D: È emblematico che accada tutto a due passi dalla Silicon Valley. Come dire che anche il cuore mondiale dell’hi-tech è a rischio, se non si cambia rotta…
R: È una questione di visione. In inglese abbiamo un modo di dire: “hindsight is 20/20”, ovvero, col senno di poi, la vista è perfetta: hai sempre venti ventesimi. Se i manager di quell’azienda energetica avessero scelto dieci anni fa di aggiornare le infrastrutture, ora non sarebbero in bancarotta. Ma all’epoca nessuno lo faceva. Il problema era proteggere gli stakeholder, gli azionisti... Il Papa direbbe che è un caso di miopia, ed è difficile dargli torto. Il business è importante. Ma anzitutto occorre proteggere il pianeta. È l’unico che abbiamo, per ora.
D: In che senso “per ora”?
R: Beh, ci sono miliardari come Richard Branson, Jeff Bezos e Elon Musk che si sono buttati anche sui viaggi spaziali. Musk vuole colonizzare Luna e Marte, Bezos ha lanciato il progetto Blue Origin, ma a me pare che vogliano conquistare lo spazio perché non sono ottimisti sul futuro della Terra. Invece di lavorare per salvarla, cercano vie di fuga. Musk è un visionario, per carità, un genio. Ma se lo avessi davanti adesso, gli direi: “ehi Elon, perché non ci dai una mano a curare il nostro pianeta, invece di pensare a come abbandonarlo?”.

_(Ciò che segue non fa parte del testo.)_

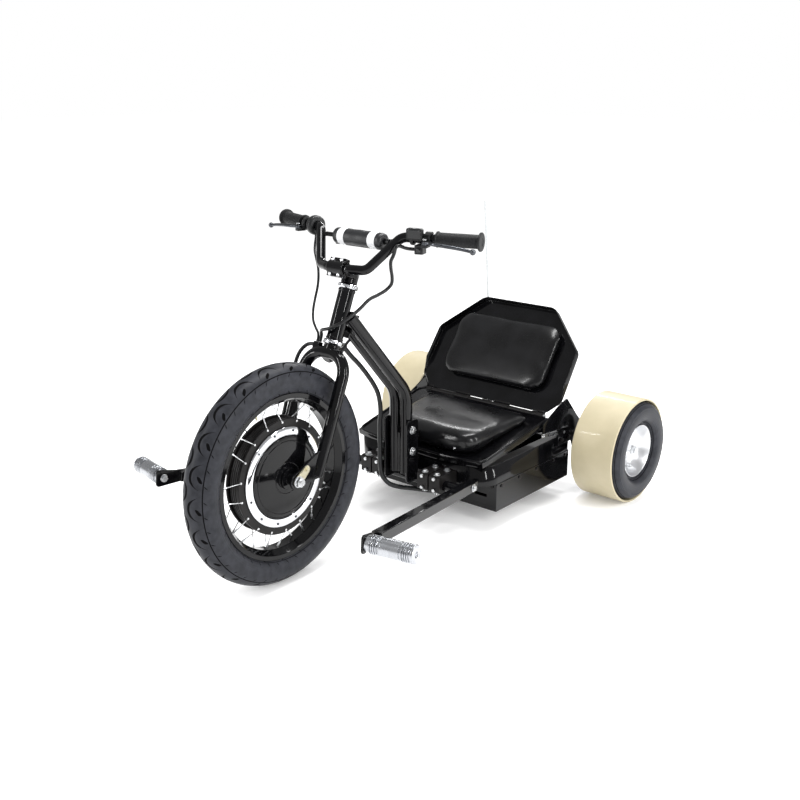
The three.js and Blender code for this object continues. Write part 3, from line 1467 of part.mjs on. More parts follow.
function seatBracket() {
  const top = trayFrontZ + (bracketFront - tubFront) * seatSlopeShare;
  const body = sidePlate([
    [bracketFront, top - bracketFrontHeight], [bracketBackY, bracketBackZ],
    [bracketBackY, carrierTop - bracketFrontHeight],
    [bracketTopY, bracketTopZ], [bracketFront, top],
  ], bracketX, bracketX + bracketThickness);
  const heads = bracketBolts.map(([y, z]) => rod([bracketX + bracketThickness / 2, y, z],
    [bracketX + bracketThickness + bracketBoltHead, y, z], bracketBoltRadius, hexSides));
  const along = (bracketSpacerY - tubFront) / Math.cos(seatSlope);
  const spacerZ = trayFrontZ + (bracketSpacerY - tubFront) * seatSlopeShare - trayLip / 2;
  const spacer = rod([trayHalfWidthAt(along) + 2 * clearance, bracketSpacerY, spacerZ],
    [bracketX + bracketThickness / 2, bracketSpacerY, spacerZ], bracketSpacerRadius, legSides);
  return join(body, ...heads, spacer);
}
for (const [name, side] of sides) {
  part(`seat_bracket_${name}`, onSide(seatBracket(), side), blackPaint());
}

// Seat back, in its own frame: Y up the panel from the hinge, Z forwards and square to it

function seatBackShell() {
  const outline = (inset) => rounded([
    [-backFootHalfWidth, backFoot + inset], [backFootHalfWidth, backFoot + inset],
    [backLowHalfWidth - inset, backLow], [backWideHalfWidth - inset, backWide],
    [backTopHalfWidth - inset / 2, backTop - inset], [-backTopHalfWidth + inset / 2, backTop - inset],
    [-backWideHalfWidth + inset, backWide], [-backLowHalfWidth + inset, backLow],
  ], backCorner - inset, cornerSteps - 3, true);
  const pan = cut(plate(outline(0), -sheet, backFlange), plate(outline(sheet), 0, backFlange + overrun));
  const taper = sidePlate([
    [backFoot - overrun, backFlangeLowShare * backFlange], [backLow, backFlangeLowShare * backFlange],
    [backWide, backFlange], [backWide, backFlange + overrun], [backFoot - overrun, backFlange + overrun],
  ], -backLowHalfWidth - overrun, backLowHalfWidth + overrun);
  const foot = block(-backLowHalfWidth, backLowHalfWidth, backFoot - overrun, backFoot + sheet + overrun,
    0, backFlange + overrun);
  const knuckles = Array.from({ length: (knuckleCount - 1) / 2 }, (_, k) => {
    const x0 = knuckleStart(2 * k + 1);
    const x1 = x0 + knuckleLength - knuckleGap;
    const leaf = block(x0, x1, 0, backFoot + sheet, -sheet, 0);
    return join(rod([x0, 0, 0], [x1, 0, 0], hingeRadius, knuckleSides), leaf);
  });
  const boreRadius = hingePinRadius + clearance;
  const bore = hole([-hingeHalfLength, 0, 0], [hingeHalfLength, 0, 0], boreRadius, knuckleSides);
  return cut(join(cut(pan, taper, foot), ...knuckles), bore);
}
part("seat_back_shell", seatBackShell(), blackPaint(), seatBack);

const backPad = stuffedPad({
  x0: -backPadHalfWidth,
  x1: backPadHalfWidth,
  y0: backPadBottom,
  y1: backPadTop,
  corner: backPadCorner,
  height: backPadHeight,
  crown: backPadCrown,
  drawIn: backPadDrawIn,
  roll: backPadRoll,
  heightShare: backPadEndShare,
  widthShare: backPadEndShare,
});
part("seat_back_pad", backPad.translate(0, 0, clearance), blackVinyl(), seatBack);

// Flag pole, on a bracket that stands on the base frame's rear tube
function flagPole() {
  const foot = tubTop + clearance;
  const [x, y] = poleFoot;
  const bracket = block(x - poleBracketHalfWidth, x + poleBracketHalfWidth, tubBack - frameTube,
    y + poleBracketHalfWidth, foot, foot + poleBracketThickness);
  const socket = rod([x, y, foot], [x, y, foot + poleSocketHeight], poleSocketRadius, legSides);
  return join(bracket, socket, rod([x, y, foot + poleBracketThickness], poleTip, poleRadius, poleSides));
}
part("flag_pole", flagPole(), fibreglass());

// Cables
part("right_control_cable", cable(carried(rightCableRoute, frontTyreRadius), thinCableRadius), cableSkin());
part("left_control_cable", cable(carried(leftCableRoute, frontTyreRadius), bundleRadius), cableSkin());
part("motor_cable", cable(carried(motorCableRoute, frontTyreRadius), motorCableRadius), cableSkin());
part("wiring_harness", cable(carried(harnessRoute, neckBottom), harnessRadius), cableSkin());

export default trike;
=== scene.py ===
# %% [markdown]
# # A drift trike
# A drift trike is a low three-wheeler with a spoked motor wheel in front and two small wheels in plastic
# sleeves behind, so that the tail slides out in a turn. The frame of plain solids already says where each part is
# and what it turns with. This lesson dresses that frame with smooth tubes, spun wheels, stuffed vinyl and paint.

import math

import bmesh
import bpy
from mathutils import Matrix, Vector


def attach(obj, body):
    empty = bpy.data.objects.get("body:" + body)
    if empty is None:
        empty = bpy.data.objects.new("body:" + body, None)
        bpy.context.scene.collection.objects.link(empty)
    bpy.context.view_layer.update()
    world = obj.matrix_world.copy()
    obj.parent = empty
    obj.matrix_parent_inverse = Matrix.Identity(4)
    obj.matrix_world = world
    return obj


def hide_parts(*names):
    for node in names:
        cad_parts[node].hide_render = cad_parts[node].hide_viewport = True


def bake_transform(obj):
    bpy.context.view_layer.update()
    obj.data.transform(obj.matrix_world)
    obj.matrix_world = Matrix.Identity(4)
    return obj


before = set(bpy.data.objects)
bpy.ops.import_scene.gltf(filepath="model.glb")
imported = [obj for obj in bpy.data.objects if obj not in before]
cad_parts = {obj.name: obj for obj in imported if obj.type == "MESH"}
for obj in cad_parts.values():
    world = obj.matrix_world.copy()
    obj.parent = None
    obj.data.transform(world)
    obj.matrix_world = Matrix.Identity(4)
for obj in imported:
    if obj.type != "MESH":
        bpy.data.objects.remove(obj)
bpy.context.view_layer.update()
MM = 0.001

# %% [markdown]
# ## Where things are
# The fork leans back, the grips sweep back and the seat slopes, so a piece is easiest to model lying straight in a
# frame of its own. Each frame is one matrix in millimetres. The sizes repeat those of the solid model.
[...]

D: Le faccio la domanda che anche lei fa a molti dei suoi intervistati: come vede il rapporto tra verde e blu tra dieci anni?
R: Di sicuro vedremo molti cambiamenti. E non è detto che siano tutti in meglio. C’è chi è convinto che sia troppo tardi, che il danno sia già stato fatto. Altri dicono che siamo ancora in tempo per invertire la rotta. Io non sono pessimista. Mi auguro che diventiamo più saggi e che l’uso dell’Intelligenza artificiale possa aiutare l’umanità anche in questo. Ma per arrivarci, dobbiamo deciderlo.